Komisja Europejska będzie miała nowy bat? Zamierzają wykorzystać dobrze znany mechanizm

Komisja Europejska przygotowuje mechanizm, który zdaniem Jacka Saryusza-Wolskiego może działać jak miecz Damoklesa nad polską demokracją. Chodzi o powiązanie wypłat unijnych funduszy z przestrzeganiem tzw. praworządności w ramach nowego 7-letniego budżetu UE, czyli Wieloletnich Ram Finansowych (WRF).
Saryusz-Wolski wskazuje, że KE planuje przenieść obecne przepisy dotyczące warunkowości do nowych ram finansowych i znacząco je rozszerzyć. W efekcie stosowanie zasad praworządności miałoby obejmować wszystkie fundusze UE i mogłoby być arbitralnie interpretowane przez Komisję. Zdaniem polityka, KE chce w ten sposób wymuszać reformy w państwach członkowskich według własnego uznania, niezależnie od demokratycznych decyzji obywateli.

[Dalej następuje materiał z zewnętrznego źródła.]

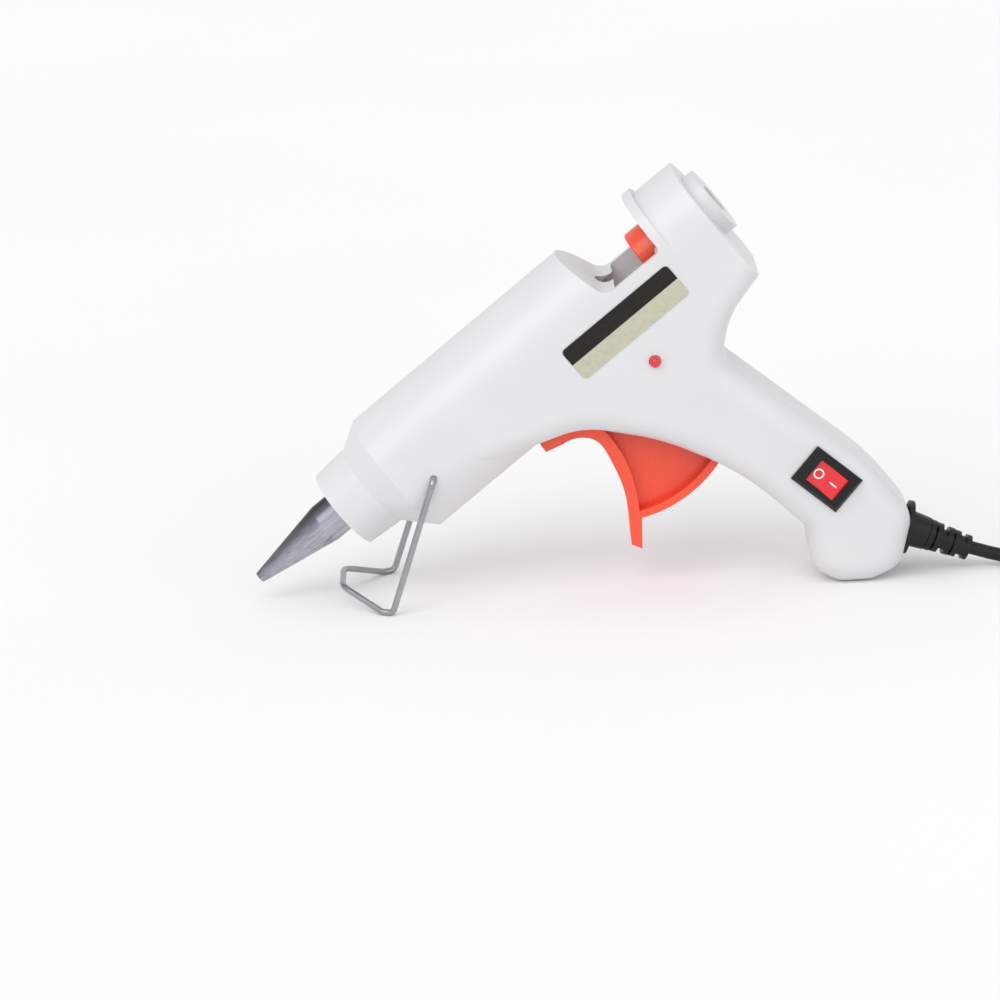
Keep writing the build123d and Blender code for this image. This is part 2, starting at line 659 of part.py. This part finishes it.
def make_plug_body():
    """Flat two-pin plug with a tapered grip and a moulded cord boot."""
    half, face = PLUG_THICK / 2, PLUG_WIDE / 2
    points = [(0, -4.5, 2), (8, -8.5, 8), (19, -10.5, 12), (PLUG_LONG, -face, 2)]
    points += [(x, -y, r) for x, y, r in reversed(points)]
    body = extrude(outline(points), half, both=True)
    body = fillet(body.edges().filter_by(Plane.XY), 2.0)
    boot = Pos(-3.0, 0, 0) * Rot(0, 90, 0) * Cone(2.7, 3.9, 8.0)
    bore = Pos(-6.0, 0, 0) * Rot(0, 90, 0) * Cylinder(CORD_RADIUS, 6.0)
    return plug_frame() * (body + boot - bore)


def make_plug_pins():
    pins = []
    for y in (-PIN_SPACING / 2, PIN_SPACING / 2):
        pin = Rot(0, 90, 0) * Cylinder(2.0, PIN_LONG)
        pin = fillet(pin.edges().sort_by(Axis.X)[-1], 1.2)
        pins.append(Pos(PLUG_LONG + PIN_LONG / 2, y, 0) * pin)
    return plug_frame() * Compound(children=pins)


# ------------------------------------------------------------------ assembly
def build():
    near, far = make_housing_halves()
    rocker, marks = make_rocker()
    live, switched, neutral = make_leads()
    gun = {
        "left_housing": near,
        "right_housing": far,
        "label": make_label(),
        "nozzle": make_nozzle(),
        "nozzle_bush": make_nozzle_bush(),
        "melt_chamber": make_melt_chamber(),
        "heater_element": make_heater(),
        "heater_plates": make_heater_plates(),
        "inlet_sleeve": make_inlet_sleeve(),
        "sleeve_clamp": make_sleeve_clamp(),
        "stick_carrier": make_stick_carrier(),
        "carrier_pin": make_carrier_pin(),
        "trigger": make_trigger(),
        "trigger_pin": make_trigger_pin(),
        "return_spring": make_return_spring(),
        "switch_body": make_switch_body(),
        "switch_rocker": rocker,
        "rocker_marks": marks,
        "switch_terminals": make_switch_terminals(),
        "indicator_lamp": make_lamp(),
        "lamp_resistor": make_lamp_resistor(),
        "housing_screws": make_housing_screws(),
        "strain_relief": make_strain_relief(),
        "cord_clamp": make_cord_clamp(),
        "live_lead": live,
        "switched_lead": switched,
        "neutral_lead": neutral,
    }
    placed = {name: stand_frame() * shape for name, shape in gun.items()}
    placed["stand_wire"] = make_stand()
    boxes = [shape.bounding_box() for shape in placed.values()]
    middle = (min(box.min.X for box in boxes) + max(box.max.X for box in boxes)) / 2
    placed["power_cord"] = make_cord()
    placed["cord_coil"] = make_coil()
    placed["cord_tie"] = make_cord_tie()
    placed["plug_lead"] = make_tube(plug_route())
    placed["plug_body"] = make_plug_body()
    placed["plug_pins"] = make_plug_pins()
    print("middle of the gun behind the nozzle tip", middle, "lowest", min(box.min.Z for box in boxes))
    return {name: Pos(-middle, 0, 0) * shape for name, shape in placed.items()}


def main():
    os.makedirs("parts", exist_ok=True)
    for name, shape in build().items():
        export_step(shape, f"parts/{name}.step")


main()
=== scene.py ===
"""Hot-melt glue gun on its wire stand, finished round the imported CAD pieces."""

import json
import math

import bmesh
import bpy
from mathutils import Matrix, Vector


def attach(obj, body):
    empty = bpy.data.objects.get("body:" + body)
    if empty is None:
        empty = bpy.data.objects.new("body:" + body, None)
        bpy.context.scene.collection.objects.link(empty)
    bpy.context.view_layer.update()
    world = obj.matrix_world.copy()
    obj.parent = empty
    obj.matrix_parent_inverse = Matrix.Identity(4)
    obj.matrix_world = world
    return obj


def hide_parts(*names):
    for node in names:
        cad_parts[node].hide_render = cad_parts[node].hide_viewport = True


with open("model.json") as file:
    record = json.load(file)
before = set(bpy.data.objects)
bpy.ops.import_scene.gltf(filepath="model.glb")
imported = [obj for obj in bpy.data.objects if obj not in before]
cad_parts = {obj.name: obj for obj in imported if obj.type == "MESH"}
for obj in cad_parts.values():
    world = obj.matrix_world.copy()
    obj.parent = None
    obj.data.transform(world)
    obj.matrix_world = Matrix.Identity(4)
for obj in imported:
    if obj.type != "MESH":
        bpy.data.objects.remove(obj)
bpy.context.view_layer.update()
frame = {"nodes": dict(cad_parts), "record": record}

MM = 0.001

# The gun stands with its barrel sloping down to the nozzle tip.
TILT = math.radians(38.0)
TIP = Vector((-92.665, 0.0, 6.3)) * MM
ABOVE = Vector((-math.sin(TILT), 0, math.cos(TILT)))


# ------------------------------------------------------------------ camera
def aim_camera():
    turn, drop, roll = math.radians(-0.125), math.radians(16.125), math.radians(2.755)
    right = Vector((math.cos(turn), math.sin(turn), 0))
    ahead = Vector((-math.sin(turn) * math.cos(drop), math.cos(turn) * math.cos(drop), -math.sin(drop)))
    up = right.cross(ahead)
    picture_right = right * math.cos(roll) - up * math.sin(roll)
    picture_up = right * math.sin(roll) + up * math.cos(roll)
    middle = TIP + picture_right * 0.0626 + picture_up * 0.0202
    eye = middle - ahead * 1.1
    data = bpy.data.cameras.new("camera")
    data.lens, data.sensor_width = 151.7, 36.0
    data.clip_start, data.clip_end = 0.01, 20
    camera = bpy.data.objects.new("camera", data)
    turned = Matrix((picture_right, picture_up, -ahead)).transposed().to_4x4()
    camera.matrix_world = Matrix.Translation(eye) @ turned
    bpy.context.collection.objects.link(camera)
    bpy.context.scene.camera = camera


aim_camera()


# ------------------------------------------------------------------ material making
def new_finish(name, colour, roughness, metallic=0.0):
    finish = bpy.data.materials.new(name)
    finish.use_nodes = True
    shader = finish.node_tree.nodes["Principled BSDF"]
    shader.inputs["Base Color"].default_value = (*colour, 1)
    shader.inputs["Roughness"].default_value = roughness
    shader.inputs["Metallic"].default_value = metallic
    return finish, finish.node_tree, shader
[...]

Szantaż wobec państw członkowskich
-Chce do tego celu używać szantażu państw członkowskich sankcjami, za domniemane naruszenia tzw. praworządności, jak to wypraktykowała z powodzeniem na przykładzie niesławnego KPO - napisał Saryusz-Wolski.
Kluczowym elementem planu jest restrukturyzacja unijnych funduszy – około 540 programów zostanie zredukowanych do 27 Narodowych i Regionalnych Planów Partnerstwa. Wypłata ok. 800 mld euro będzie uzależniona od przyjęcia przez państwa członkowskie krajowych reform i przestrzegania Karty Praw Podstawowych oraz zasad praworządności.
"Budżetowa smycz"
Mechanizm ten oznacza znaczną ingerencję w politykę krajową. Relatywnie niewielki budżet unijny może pośrednio sterować dużymi finansami państwa, a państwa członkowskie znajdą się na „krótkiej budżetowej smyczy”.
-Ten przebiegły i zgubny plan przewiduje że, ponieważ środki unijne będą ściśle powiązane z polskimi środkami budżetowymi w oparciu o zasadę dodatkowości, to unijny, relatywnie mały, budżetowy ogon będzie machał dużym krajowym budżetowym psem, a pośrednio polityką państwa członkowskiego. Inaczej mówiąc państwa członkowskie miałyby byċ trzymane na krótkiej unijnej budżetowej smyczy - czytamy we wpisie doradcy prezydenta Nawrockiego.
Kontrolą stosowania zasad praworządności i warunkowości ma zająć się następca komisarza Reyndersa, McGrath, odpowiedzialny za demokrację, sprawiedliwość i praworządność. Polityk wskazuje, że współpraca McGratha z ministrem Żurkiem może dodatkowo wzmacniać wpływ KE na polską politykę i decyzje finansowe.